Years later, I’m still using the 2017 iMac with the T5 as the boot drive. I find its performance to be completely acceptable for my use case. Of course, it’s no match for my M2 MBA, but again, it’s fine for my needs. I agree with everyone who stated that Apple should never have sold this machine configured with the HDD or the Fusion Drive. My brother-in-law purchased it with the HDD–his first Mac–and it’s negatively affected his opinion of Apple hardware despite my suggestion for how to make it useable.
I agree with everyone who stated that Apple should never have sold this machine configured with the HDD or the Fusion Drive. My brother-in-law purchased it with the HDD–his first Mac–and it’s negatively affected his opinion of Apple hardware despite my suggestion for how to make it useable.
Yes! Some of their decisions seem to be driven by inexplicably short-sighted, counter-productive penny-pinching. I ended up replacing the HDs in my pre-Retina MacBook Pros shortly after purchase, with the 7200 rpm drives that should have been the default. (Of course later I swapped in SSDs.) The iMac situation is made much worse by how difficult it is to open and repair them.
I don’t like much of anything about the iMac concept. It would make a lot more sense to me if the entire computer part could be detached from the display, so that the display could at least be reused as such when the computer half goes belly-up. They are expensive throwaways.
Update: I tried running the full Ventura 13.5.2 to update the external HDD, overlaying what was copied there by asr. No change to the cloned Data volume.
The result was that it booted! Which if nothing else, tells me that the hardware is bootable.
I don’t know yet if it can boot a second time, or if doing a new clone to the Data volume will break it.
And I was unable to turn File Vault on – when I clicked Turn On, nothing happens. Google told me to check for a secure token, which for my user account is “disabled”. Not sure if that troubleshooting information is accurate for Ventura on Apple Silicon. Or how to fix it. Or why macOS doesn’t display an error.
FWIW, the experience of running this Mac on the portable HDD drive was actually marginally less miserable than my Late 2016 MacBook Pro was. It still isn’t something I’d want to do, but I wasn’t screaming in frustration.
Update: Can’t boot it a second time, it gets to the login prompt, but after that panics with a “registry root held busy” error.
I see a problem in the macOS source code: apparently the code that is loading extensions (or waiting for them to load?) gives extra time on x64 chips only, because it is assuming that if you’re on Apple Silicon, you must be booting from an SSD. That is, it is only allowing for a slower HDD on Intel because Apple Silicon machines only have SSD internal drives.
If I’m reading that right, it means that the idea that you can still boot an Apple Silicon machine from a HDD isn’t really supported, contrary to all the web posts that claim it is.
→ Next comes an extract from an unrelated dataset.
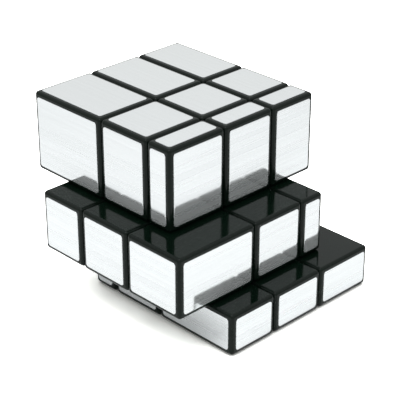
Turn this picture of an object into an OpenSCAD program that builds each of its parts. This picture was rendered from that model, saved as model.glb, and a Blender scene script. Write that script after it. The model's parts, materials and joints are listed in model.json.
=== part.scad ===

It might work, depending on speed of the drive and number of extensions. But it might not.
I bought that same enclosure after reading a Howard Oakley article (referenced by Simon in a post about external drive speed). I can’t find Simon’s post but I love this Sabrent Thunderbolt 3 enclosure (SABRENT Thunderbolt 3 Certified M.2 NVMe SSD Tool Free Solid Aluminum Enclosure EC-T3NS). I installed a SAMSUNG 980 PRO SSD 2TB PCIe NVMe and cloned the external Sandisk 1 TB SSD drive we were using to run our 2017 iMac. The iMac has a fusion drive that somehow got unlinked into a small ssd and separate spinning drive. The iMac was running fine on the USB-C Sandisk but others had reported problems with those drives. I am very happy to have the larger Thunderbolt drive.
I also have a 2017 27" iMac with a failing internal Fusion drive. Rather than go through the pain of replacing the Fusion drive, I bought an external 2T OWC Envoy Pro FX SSD, installed the current MacOS at the time on it, and used Migration Assistant to move my stuff over. It’s now my boot drive, and it updates just fine with new MacOS releases. Just this past week I updated to Ventura 13.6. It’s given my iMac a new lease on life!